Sand has properties. Some is very clean. Some contains impurities. Some is round. Some is sharp. The photo below shows a closeup of sand from Hawaii. Sand from other locations will be different. This means, that some sand is perfect for sandblasting. And some sand is terrible. If impurities get blasted into the steel, they may cause the corrosion the paint was supposed to prevent.
Sand is not just sand!
At this point it becomes clear that sand is not just sand. It is essential to have the right kind of sand for the task, you want to do. Which is why it is actually possible to sell sand in the Sahara.
Why it may be useful to know about paint and sandblasting, when you work with algorithms and data
One of the sentences we often hear from companies is “we have plenty of data”. This is most likely very true. Most companies have vast amounts of data. It is however somewhat like looking at the Sahara and saying “there is a lot of sand”.
Like sand, data has properties.
Like sand, data has properties. It can be clean. It can be impure. It can even be missing. This has consequences for what you can expect to be able to do with your data. Throwing machine learning tools (think sandblaster) at impure or missing data will lead to bad results. This is why the biggest effort in working with tools such as machine learning lies in the boring, but extremely important and valuable work of cleaning and enriching the data. Maybe even setting up new data collection methods to get the missing data. Then comes the work of integrating the applications in the existing infrastructure (think layers of protective coating) finalized with the user interface (think the glossy, colourful top layer). This effort is invisible at the time of the grand opening of the new AI-algorithm. All that is visible is the beautiful user interface that makes everything look shiny and new. This is what people see and remember.
I should note, that neither sandblasting, nor data cleaning, is really boring to the skilled people applying their talents to the task. It just simply rarely reaches the board rooms, as it is not considered exciting to talk about.
Data and algorithms are very abstract concepts with very real consequences.
Data and algorithms are very abstract concepts with very real consequences. The point about telling the story about painting and sandblasting steel is to give a more hands-on image of the process of making algorithms. If you are unfamiliar with painting steel, then think about the last time you redecorated a room. Moving all the furniture, repairing damages in the walls, preparing and cleaning the surfaces are all the boring, but necessary, preparations and only when you apply the final layer of paint, do you feel the progress. Then think about the time you cut corners and skipped some or all of the boring preparations. What was the result?
Chasing Fata Morganas?
The comparison with the Sahara is meaningful from another point of view. Looking at the desert it may be overwhelming to decide where to start without a map and a guide. Without a strategy for how to cross the desert and what to look for you may find yourself chasing Fata Morganas and getting lost. The same applies when embarking on a project to extract value from the plentiful data. To decide where to start it helps to know what you want to achieve and then to analyze the possible paths to get there. The answer may not be what is immediately visible.
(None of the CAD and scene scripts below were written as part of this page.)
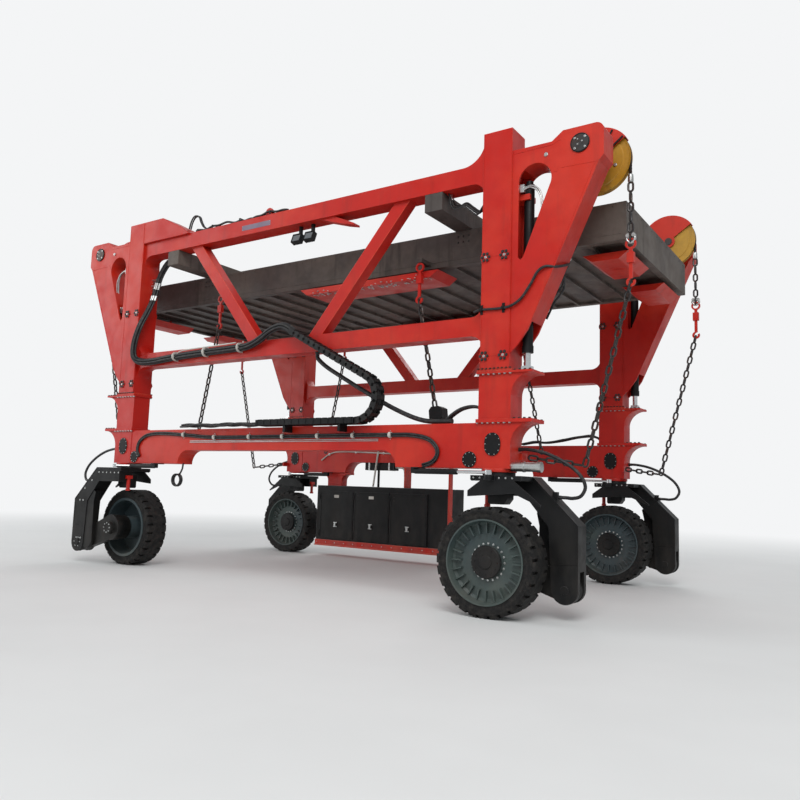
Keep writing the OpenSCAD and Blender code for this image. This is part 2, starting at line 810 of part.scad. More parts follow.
guide_z = beam_top_z + tray_floor + guide_t / 2;
guide_turn = 152;
guide_rise = mid_top_z + 90 - guide_z - guide_r * (1 - cos(guide_turn));
guide_run = guide_rise / sin(guide_turn);
guide_end_x = tray_right + guide_r * sin(guide_turn);
guide_end_z = guide_z + guide_r * (1 - cos(guide_turn));

// The energy chain's band in X and Z: the run in the tray, the bend and the rising run.
module guide_band() {
    links = floor(guide_run / guide_pitch);
    bends = floor(guide_r * guide_turn * PI / 180 / guide_pitch);
    difference() {
        union() {
            translate([-tray_left + 80, guide_z - guide_t / 2]) square([tray_left + tray_right - 80, guide_t]);
            translate([tray_right, guide_z + guide_r]) intersection() {
                difference() {
                    circle(guide_r + guide_t / 2);
                    circle(guide_r - guide_t / 2);
                }
                union() {
                    rotate(-90) square(2 * guide_r);
                    rotate(guide_turn - 180) square(2 * guide_r);
                }
            }
            translate([guide_end_x, guide_end_z]) rotate(guide_turn)
                translate([0, -guide_t / 2]) square([guide_run, guide_t]);
        }
        for (i = [1 : links]) translate([guide_end_x, guide_end_z]) rotate(guide_turn)
            for (s = [-1, 1]) translate([i * guide_pitch - 8, s * guide_t / 2 - 12]) square([16, 24]);
        for (i = [0 : bends]) translate([tray_right, guide_z + guide_r])
            rotate(-90 + i * guide_turn / bends) for (s = [-1, 1])
                translate([guide_r + s * guide_t / 2 - 12, -8]) square([24, 16]);
    }
}

module energy_chain() {
    color("#18181a") side_profile(tray_out + 30, tray_out + 30 + guide_w) guide_band();
}

// Hoses clipped to the near lower beam's outer face, as [x, z].
beam_hose_points = [
    [-4330, 2600], [-4430, 2850], [-4150, 3100], [-3400, 3140], [-1800, 3030],
    [2900, 3030], [3700, 2930], [3880, 2720], [3600, 2500]
];

module beam_hose() {
    y = -leg_y - side_beam_w / 2 - (hose_d + bend_extra) / 2 - seat;
    color("#18181a") tube_path([for (p = beam_hose_points) [p[0], y, p[1]]], hose_d);
}

// The hose bundle of the upper frame: along the middle beam, up a leg and in to the platform.
module hose_bundle() {
    y = -leg_y - mid_beam_w / 2 - (bundle_d + bend_extra) / 2 - seat;
    leg_face = -leg_x + sleeve_l / 2 + (bundle_d + bend_extra) / 2 + seat;
    side_y = -platform_w / 2 - seat;
    color("#18181a") tube_path([
        [200, y, mid_top_z - 90], [-4350, y, mid_top_z - 110], [leg_face, y, mid_top_z + 180],
        [leg_face, y, platform_top - 350], [leg_face + 150, y + 350, platform_top - 160],
        [leg_face + 150, side_y, platform_top - 160]
    ], bundle_d);
}

// A point of a smooth curve through four points, at t from 0 to 1 between the middle two.
function curve_point(a, b, c, d, t) =
    0.5 * (2 * b + (c - a) * t + (2 * a - 5 * b + 4 * c - d) * t * t + (3 * b - a - 3 * c + d) * t * t * t);

// A smooth route through the given points with the given number of steps between two points.
function route(p, n) = [
    for (i = [0 : len(p) - 2], k = [0 : n - 1]) curve_point(
        i > 0 ? p[i - 1] : 2 * p[0] - p[1], p[i], p[i + 1],
        i < len(p) - 2 ? p[i + 2] : 2 * p[i + 1] - p[i], k / n),
    p[len(p) - 1]
];

// A closed eight-sided tube along a route that never runs along Y. side is a unit vector across it.
module hose_tube(p, d) {
    n = len(p);
    sides = 8;
    along = [for (i = [0 : n - 1]) let (v = p[min(i + 1, n - 1)] - p[max(i - 1, 0)]) v / norm(v)];
    side = [for (v = along) let (w = cross(v, [0, 1, 0])) w / norm(w)];
    ring = [for (i = [0 : n - 1], k = [0 : sides - 1]) p[i] + d / 2 *
        (cos(k * 360 / sides) * side[i] + sin(k * 360 / sides) * cross(along[i], side[i]))];
    walls = [for (i = [0 : n - 2], k = [0 : sides - 1]) let (m = (k + 1) % sides)
        [i * sides + k, (i + 1) * sides + k, (i + 1) * sides + m, i * sides + m]];
    polyhedron(ring, concat([[for (k = [0 : sides - 1]) k]], walls,
        [[for (k = [sides - 1 : -1 : 0]) (n - 1) * sides + k]]));
}

slack_hose_d = 90;
slack_hose_points = [
    [900, -3200, 4757], [900, -3200, 4690], [930, -3200, 4610], [1150, -3200, 4440], [1500, -3200, 4240],
    [2200, -3200, 3860], [2900, -3200, 3510], [3500, -3200, 3300], [4100, -3200, 3272]
];

module slack_hose() {
    color("#18181a") hose_tube(route(slack_hose_points, 2), slack_hose_d);
}

// The hose loop beside a knuckle, in the knuckle's frame.
knuckle_hose_d = 60;
knuckle_hose_points = [
    [306, 125, 2780], [480, 125, 2780], [780, 130, 2720], [1080, 150, 2590], [1340, 175, 2400],
    [1450, 205, 2190], [1370, 240, 2030], [1230, 262, 1985], [1100, 265, 1990], [966, 265, 1990]
];

module knuckle_hose(sx, sy, style) {
    color("#18181a") at_kingpin(sx, sy, style) hose_tube(route(knuckle_hose_points, 1), knuckle_hose_d);
}

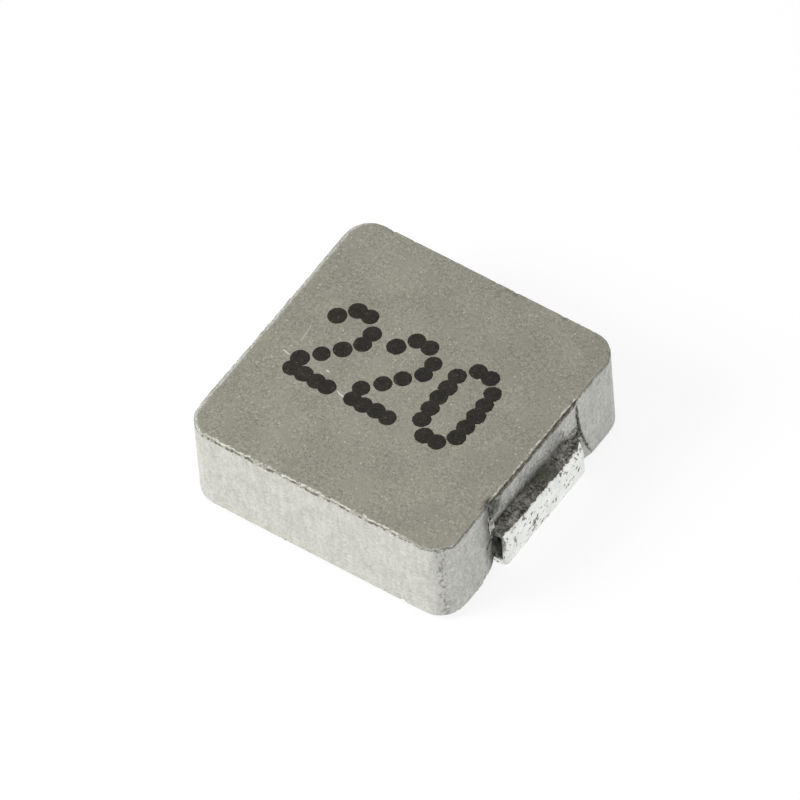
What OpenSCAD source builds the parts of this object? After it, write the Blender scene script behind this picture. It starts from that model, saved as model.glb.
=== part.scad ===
// Moulded power inductor for surface mounting. A two-deck coil of round enamelled wire is
// pressed into a square block of alloy powder. Each lead is flattened and welded to a strip
// that leaves the block at one end, folds down over it and under it, and is a solder pad.
// The origin is midway between the two pads, on the board. +X runs from the left strip to
// the right one, and +Z is up. Lengths are in millimetres.

/* [Core block] */
// Length of the block, along the line between the two strips
core_l = 5.2; // [4.8:0.1:6.4]
// Width of the block
core_w = 5.2; // [4.8:0.1:6.4]
// Height of the block
core_h = 1.8; // [1.6:0.05:2.8]
// Radius of the four upright corners
corner_r = 0.47; // [0.2:0.01:0.8]
// Bevel that the punches leave around the top and bottom faces
punch_bevel = 0.02; // [0.01:0.01:0.08]

/* [End pockets] */
// Smallest clearance between the strip's edges and the side walls of its pocket
pocket_side_gap = 0.08; // [0.04:0.01:0.2]
// Height of the lip that closes the pocket under the top face
lip_h = 0.16; // [0.08:0.01:0.3]
// Depth of the pocket just below the lip
lip_depth = 0.03; // [0.01:0.01:0.1]
// Depth of the pocket where the strip comes out
pocket_depth = 0.18; // [0.12:0.01:0.26]
// Depth of the pocket at the foot of the block
foot_depth = 0.1; // [0.05:0.01:0.26]
// Distance that each side wall of the pocket flares outwards at the foot of the block
flare_w = 0.32; // [0.05:0.01:0.4]
// Depth of that flare, from the end of the block
flare_depth = 0.09; // [0.03:0.01:0.11]
// Space between the pad and the block's recess, at the pad's inner edge
pad_end_gap = 0.06; // [0.02:0.01:0.15]

/* [Terminal strips] */
// Thickness of the strip
strip_t = 0.14; // [0.1:0.01:0.2]
// Width of the strip
strip_w = 2.25; // [1.85:0.05:2.4]
// Sideways offset of both strips, from the seat of the lead frame in its die
strip_shift = 0.075; // [0:0.005:0.15]
// Height of the strip's upper side above the block's underside, where it comes out
ledge_h = 0.745; // [0.6:0.005:0.9]
// Distance that the strip's outer face stands out past the block's end
stand_out = 0.135; // [0.05:0.005:0.2]
// Inner radius of the upper fold
ledge_fold_r = 0.04; // [0.02:0.01:0.1]
// Inner radius of the lower fold
foot_fold_r = 0.06; // [0.02:0.01:0.1]
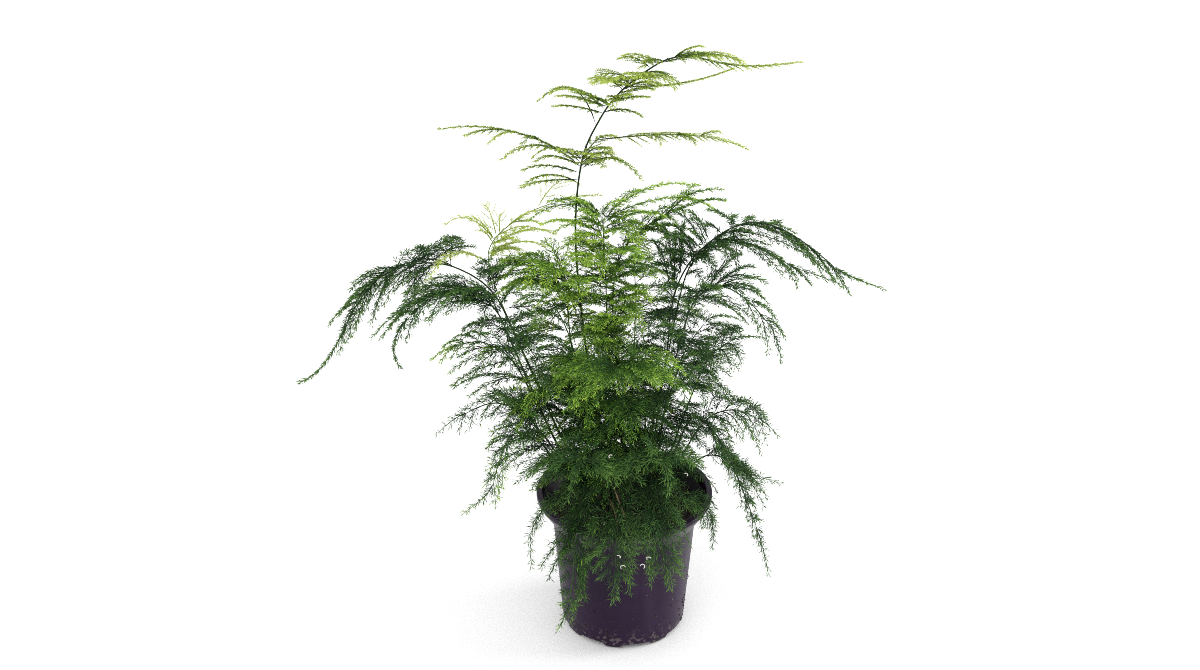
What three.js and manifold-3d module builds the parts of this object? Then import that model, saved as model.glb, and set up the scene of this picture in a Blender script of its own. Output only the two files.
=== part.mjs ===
// A potted asparagus fern: a moulded nursery pot, its soil, and wiry stems that carry flat feathery sprays.
// Millimetres, +Z up. The origin is on the ground under the middle of the pot, and -Y is the front.
import * as THREE from "three";
import { mergeVertices } from "three/addons/utils/BufferGeometryUtils.js";
import Module from "manifold-3d";

const wasm = await Module();
wasm.setup();

// Pot
const potHeight = 102;
const rimRadius = 60;
const lipWidth = 4;
const lipRound = 0.8;
const bandHeight = 3.5;
const collarLine = 83.5;
const collarRadius = 50.2;
const collarStep = 1.5;
const neckRadius = 49;
const baseRadius = 43.3;
const baseRound = 4.5;
const baseBevel = 0.7;
const footRadius = 40.8;
const footWidth = 3.3;
const channelHeight = 5;
const centreRadius = 17;
const wall = 1.5;
const collarWall = 1.8;
const lipDepth = 6.5;
const potSides = 30;
const notchCount = 8;
const notchWidth = 18;
const notchHeight = 4.2;
const notchTurn = 12.7;
const drainCount = 4;
const drainRadius = 4;
const drainSides = 6;
const drainCircle = 28;

// Soil
const seatGap = 0.3;
const soilTop = 88;
const holeDepth = 6;
const holeRadius = 1.6;

// Stems, sprays, twigs and needles
const stemRadius = 1;
const stemTipRadius = 0.5;
const stemSides = 4;
const stemStep = 28;
const stemEndLap = 0.06;
const sprayRadius = 0.62;
const sprayTipRadius = 0.42;
const spraySides = 3;
const nodeHalfLength = 0.7;
const nodeSpacing = 21;
const needleLength = 4.5;
const needleLean = 53;
const shortestTwig = 3;
const longestTwig = 22;
const twigShare = 0.36;
const twigAngle = 46;
const twigSag = 0.06;
const lengthJitter = 0.35;
const angleJitter = 15;
const sprayShortening = 0.5;
const sprayArch = 0.1;
const lastSprayPull = 0.35;
const steepShare = 0.3;
const goldenAngle = 137.5;
const finerSprays = 3;

// Room between fronds, and the changes tried in turn to find it
const clearance = 0.5;
const probeStep = 2.5;
const shareTries = [1, 0.85, 0.7, 0.55];
const raiseTries = [0, 5, -5, 10];
const turnTries = [0, 6, -6, 12, -12, 20, -20];

const up = new THREE.Vector3(0, 0, 1);
const radians = THREE.MathUtils.degToRad;

const materials = {
  plastic: new THREE.MeshStandardMaterial({ color: 0x3c3046, roughness: 0.5, metalness: 0 }),
  soil: new THREE.MeshStandardMaterial({ color: 0x1d1612, roughness: 1, metalness: 0 }),
  dark: new THREE.MeshStandardMaterial({ color: 0x2c5b34, roughness: 0.7, metalness: 0 }),
  middle: new THREE.MeshStandardMaterial({ color: 0x4a8636, roughness: 0.7, metalness: 0 }),
  young: new THREE.MeshStandardMaterial({ color: 0x8db545, roughness: 0.7, metalness: 0 }),
  dry: new THREE.MeshStandardMaterial({ color: 0xb09a5e, roughness: 0.8, metalness: 0 }),
};

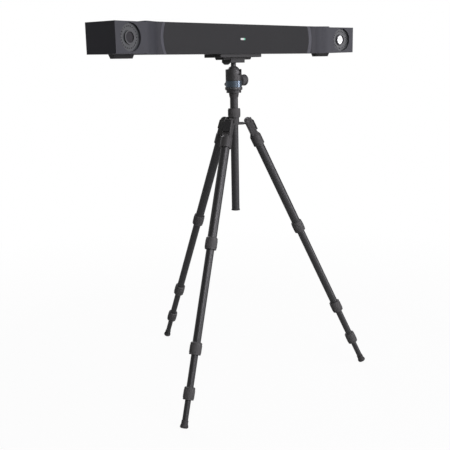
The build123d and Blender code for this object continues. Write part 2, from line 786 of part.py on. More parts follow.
mount_plate = block(
    (-mount_plate_length / 2, -mount_plate_width / 2, release_top),
    (mount_plate_length / 2, mount_plate_width / 2, bar_bottom),
)
mount_plate = chamfer(mount_plate.edges().filter_by(Axis.Z), 1.5)
mount_plate = chamfer(mount_plate.edges().group_by(Axis.Z)[0], 0.8)
for side_x in (-1, 1):
    for side_y in (-1, 1):
        place = Pos(side_x * accessory_spacing[0] / 2, side_y * accessory_spacing[1] / 2, 0)
        mount_plate -= place * rod(accessory_hole_radius, release_top, bar_bottom)
plate_screws = Part() + [Pos(plate_screw_out, y, release_top) * screw for y in plate_screw_rows]
plate_screws = mirrored_pair(plate_screws)
release_screws = mirrored_pair(Pos(release_screw_out, 0, clamp_top) * screw)

foot_upper = Plane.XY.offset(end_bottom) * Rectangle(bar_foot_length, bar_foot_width)
foot_lower = Plane.XY.offset(release_top) * Rectangle(
    bar_foot_length - 2 * bar_foot_draft, bar_foot_width - 1.5 * bar_foot_draft
)
bar_foot = Pos(bar_foot_middle, 0, 0) * loft([foot_upper, foot_lower], ruled=True)
foot_screw_place = Pos(bar_foot_middle, 0, release_top)
bar_foot -= foot_screw_place * rod(screw_head_radius + 0.4, 0, foot_sink)
foot_screws = mirrored_pair(foot_screw_place * Pos(0, 0, foot_sink) * screw)
bar_feet = mirrored_pair(bar_foot)

nodes["bar_feet"] = bar_feet - foot_screws
nodes["front_housing"] = housing - cover_screws - plate_screws - foot_screws
nodes["rear_cover"] = cover - cover_screws
nodes["mounting_plate"] = mount_plate - plate_screws - release_screws
nodes["quick_release_plate"] = release_plate - release_screws
nodes["housing_screws"] = cover_screws + plate_screws + release_screws + foot_screws

# The origin is under the middle of the whole object, on the floor
feet = [nodes[f"{leg}_foot"].bounding_box() for leg in leg_azimuths]
origin_y = (min(box.min.Y for box in feet) + max(box.max.Y for box in feet)) / 2
os.makedirs("parts", exist_ok=True)
for name, shape in nodes.items():
    export_step(Pos(0, -origin_y, 0) * shape, f"parts/{name}.step")
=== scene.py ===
import json
from math import cos, pi, radians, sin

import bmesh
import bpy
from mathutils import Matrix, Vector


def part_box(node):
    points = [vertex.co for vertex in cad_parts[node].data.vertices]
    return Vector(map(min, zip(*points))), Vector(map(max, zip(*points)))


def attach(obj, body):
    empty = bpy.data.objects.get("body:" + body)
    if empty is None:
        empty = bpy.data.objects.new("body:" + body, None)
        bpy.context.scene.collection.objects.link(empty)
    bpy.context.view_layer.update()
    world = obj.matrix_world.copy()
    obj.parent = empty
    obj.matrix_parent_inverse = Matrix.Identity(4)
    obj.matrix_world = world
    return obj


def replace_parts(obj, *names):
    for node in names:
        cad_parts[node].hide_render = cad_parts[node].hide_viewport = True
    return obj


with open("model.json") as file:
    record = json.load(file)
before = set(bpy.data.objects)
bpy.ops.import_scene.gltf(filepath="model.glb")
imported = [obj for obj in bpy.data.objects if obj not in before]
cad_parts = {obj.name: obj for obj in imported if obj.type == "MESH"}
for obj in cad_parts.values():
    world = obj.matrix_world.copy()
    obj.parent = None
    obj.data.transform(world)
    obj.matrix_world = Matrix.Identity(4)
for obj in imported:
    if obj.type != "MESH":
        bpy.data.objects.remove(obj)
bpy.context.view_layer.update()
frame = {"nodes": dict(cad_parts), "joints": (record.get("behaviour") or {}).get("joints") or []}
joint_of = {joint["name"]: joint for joint in frame["joints"]}
legs = ("left_leg", "right_leg", "rear_leg")


# Spider of the tripod: the hub and its three arms, one aluminium casting with a fine powder coat.
# The coat is a hard black film with a faint orange-peel, rubbed a little shinier where hands touch it.
class Reading:
    """A socket whose value varies over a surface. Sums on it add the nodes that work them out."""

    def __init__(self, shading, socket):
        self.shading = shading
        self.socket = socket

    def sum(self, operation, first, second):
        return self.shading.node("Math", {"operation": operation}, {0: first, 1: second})

    def __add__(self, other):
        return self.sum("ADD", self, other)

    def __radd__(self, other):
        return self.sum("ADD", other, self)

    def __sub__(self, other):
        return self.sum("SUBTRACT", self, other)

    def __rsub__(self, other):
        return self.sum("SUBTRACT", other, self)

    def __mul__(self, other):
        return self.sum("MULTIPLY", self, other)

    def __rmul__(self, other):
        return self.sum("MULTIPLY", other, self)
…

Sand is not just sand. Data is not just data. A glossy top-layer applied to a poorly prepared surface will fall off and need to be repaired. A fancy algorithm applied to poorly prepared data will lead to equally bad results. Walking across endless deserts or working with enormous amounts of data without a plan can be fatal.
There is huge value to be extracted from data and from applying the right tools from the AI toolbox. Eventhough it is very abstract, it is not magic. Just like applying paint to steel is not magic. It is knowledge, skills and hard work. And having the right kind of sand.
And that is why, even in the Sahara, it can make sense to buy sand.